Take the material and output all of it exactly.

# start of GIVEN MATERIAL

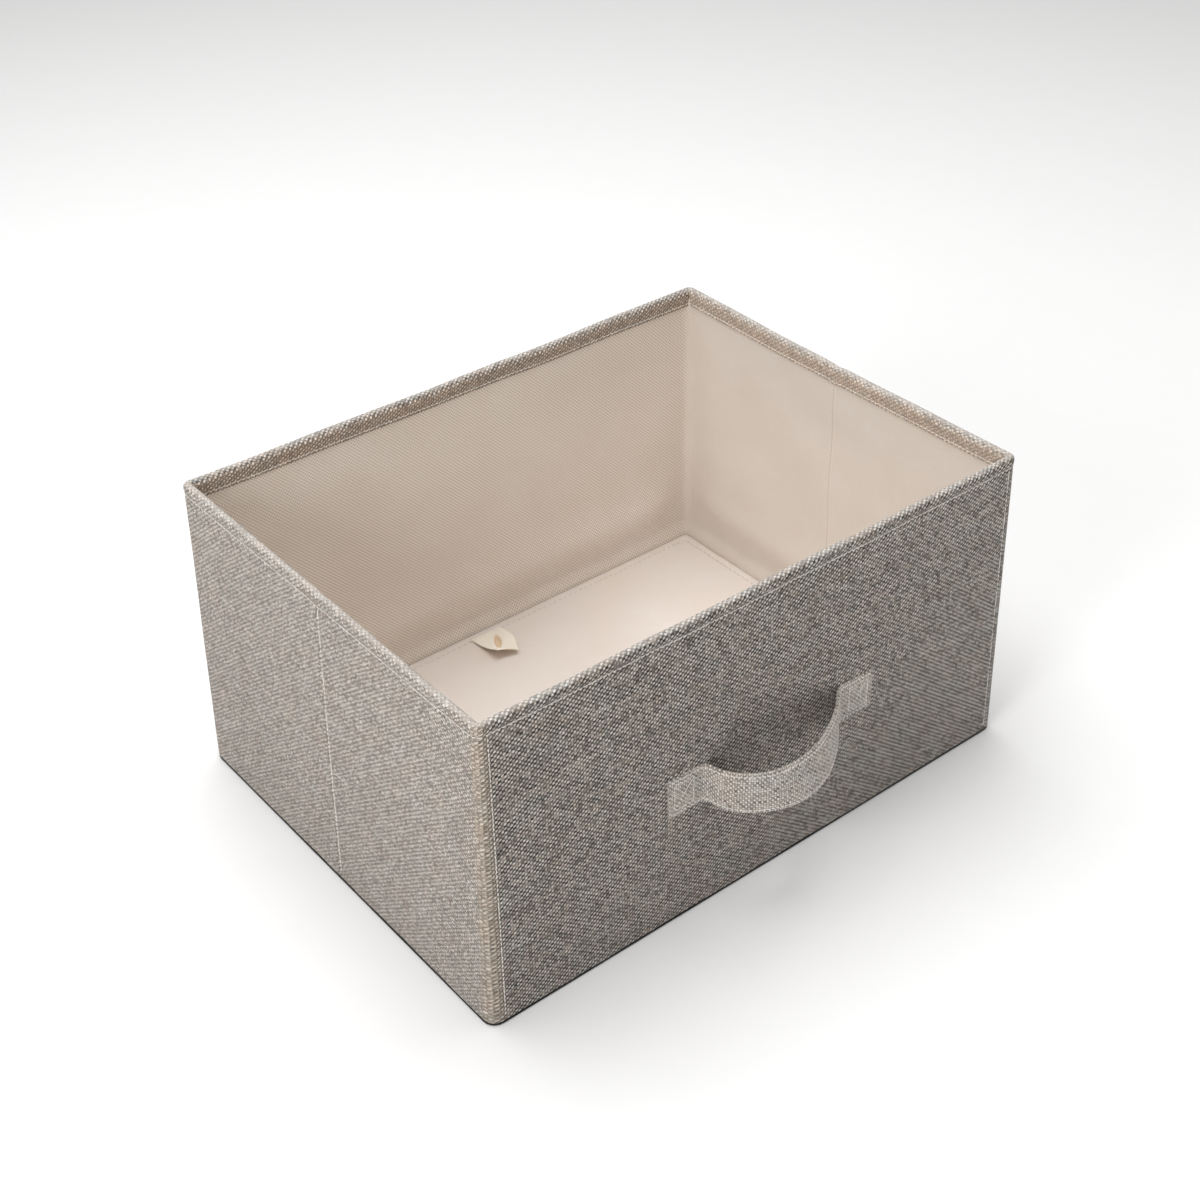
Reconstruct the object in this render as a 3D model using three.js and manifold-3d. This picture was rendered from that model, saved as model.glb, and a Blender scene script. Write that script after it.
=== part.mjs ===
// Folding fabric storage bin: cloth walls over stiffener boards, a webbing handle and a loose base insert.
// Millimetres, +Z up. The origin is the middle of the underside, X runs along the front wall,
// and the front wall with the handle faces -Y.
import * as THREE from 'three';
import { mergeVertices } from 'three/addons/utils/BufferGeometryUtils.js';
import Module from 'manifold-3d';

// The whole bin
const LENGTH = 400;
const DEPTH = 298;
const HEIGHT = 206;
const CORNER_RADIUS = 6;
const GAP = 0.3; // between pieces that touch

// The layers of a wall, from outside to inside
const CLOTH = 1.0;
const BOARD = 2.0;
const LINING = 0.6;
const BOARD_FACE = CLOTH + GAP;
const LINING_FACE = BOARD_FACE + BOARD + GAP;
const HEM_FACE = LINING_FACE + LINING + GAP;
const WALL = HEM_FACE + CLOTH;
const HEM_DEPTH = 12.5; // how far the folded cloth comes down inside the rim
const BOTTOM_PANEL = 1.0;
const LEAF_GAP = 4; // the fold line between the two leaves of an end wall
const RIM_CENTRE = HEIGHT - WALL / 2;

// Stitching
const THREAD = 0.5;
const RIM_STITCH_DROP = 7;
const HEM_STITCH_DROP = HEM_DEPTH - 2;
const FOLD_STITCH_LOW = 6;
const CORNER_STITCH_INSET = 7;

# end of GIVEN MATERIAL

RIGHT ANSWER
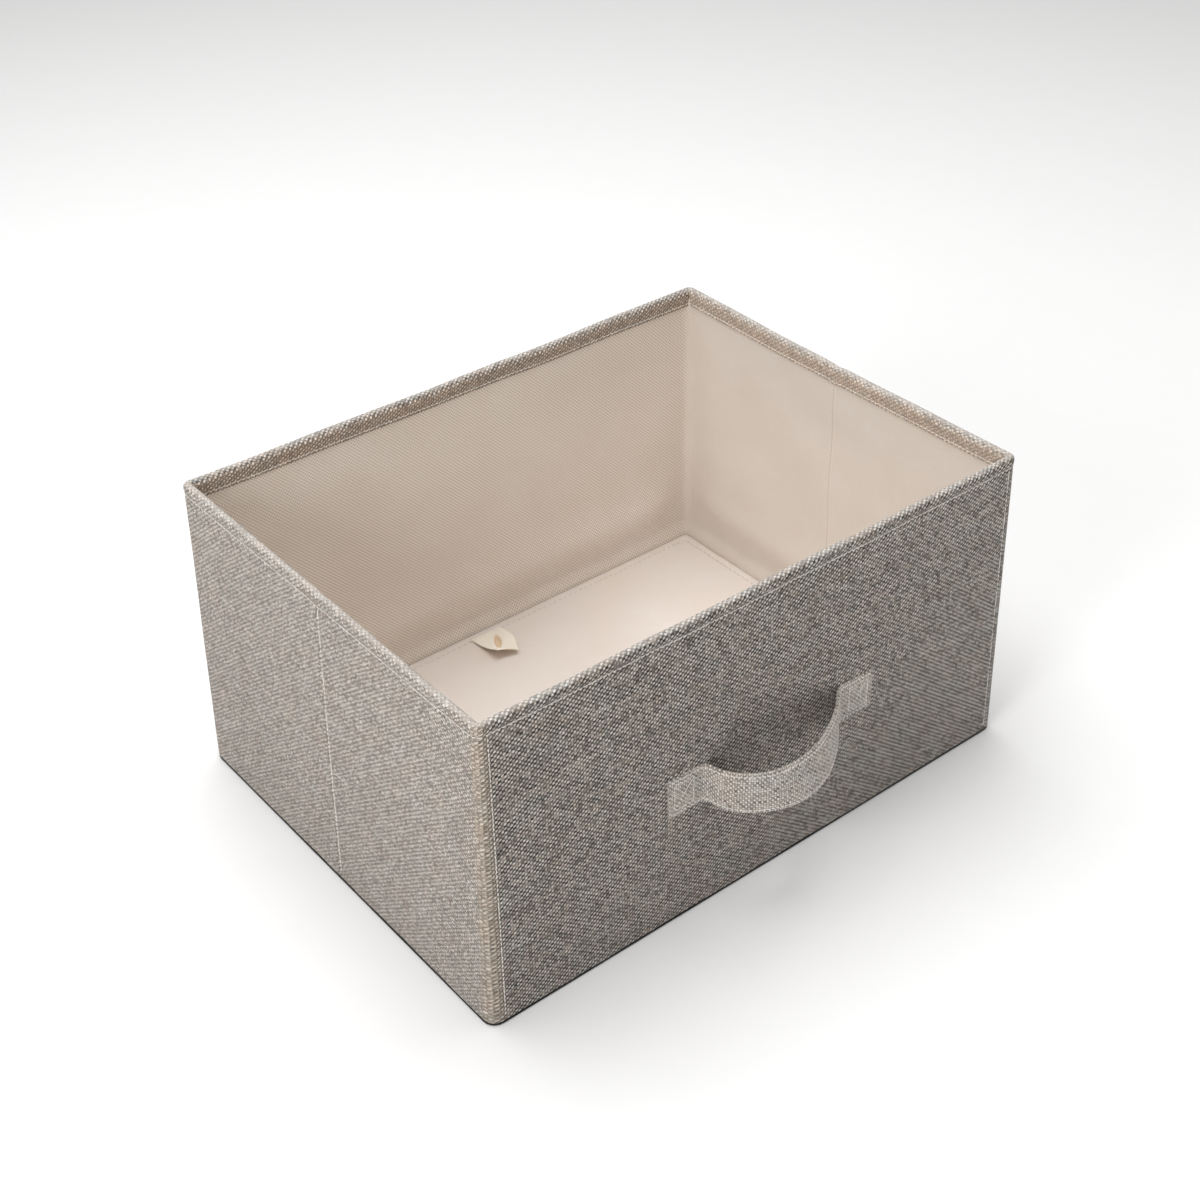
Reconstruct the object in this render as a 3D model using three.js and manifold-3d. This picture was rendered from that model, saved as model.glb, and a Blender scene script. Write that script after it.
=== part.mjs ===
// Folding fabric storage bin: cloth walls over stiffener boards, a webbing handle and a loose base insert.
// Millimetres, +Z up. The origin is the middle of the underside, X runs along the front wall,
// and the front wall with the handle faces -Y.
import * as THREE from 'three';
import { mergeVertices } from 'three/addons/utils/BufferGeometryUtils.js';
import Module from 'manifold-3d';

// The whole bin
const LENGTH = 400;
const DEPTH = 298;
const HEIGHT = 206;
const CORNER_RADIUS = 6;
const GAP = 0.3; // between pieces that touch

// The layers of a wall, from outside to inside
const CLOTH = 1.0;
const BOARD = 2.0;
const LINING = 0.6;
const BOARD_FACE = CLOTH + GAP;
const LINING_FACE = BOARD_FACE + BOARD + GAP;
const HEM_FACE = LINING_FACE + LINING + GAP;
const WALL = HEM_FACE + CLOTH;
const HEM_DEPTH = 12.5; // how far the folded cloth comes down inside the rim
const BOTTOM_PANEL = 1.0;
const LEAF_GAP = 4; // the fold line between the two leaves of an end wall
const RIM_CENTRE = HEIGHT - WALL / 2;

// Stitching
const THREAD = 0.5;
const RIM_STITCH_DROP = 7;
const HEM_STITCH_DROP = HEM_DEPTH - 2;
const FOLD_STITCH_LOW = 6;
const CORNER_STITCH_INSET = 7;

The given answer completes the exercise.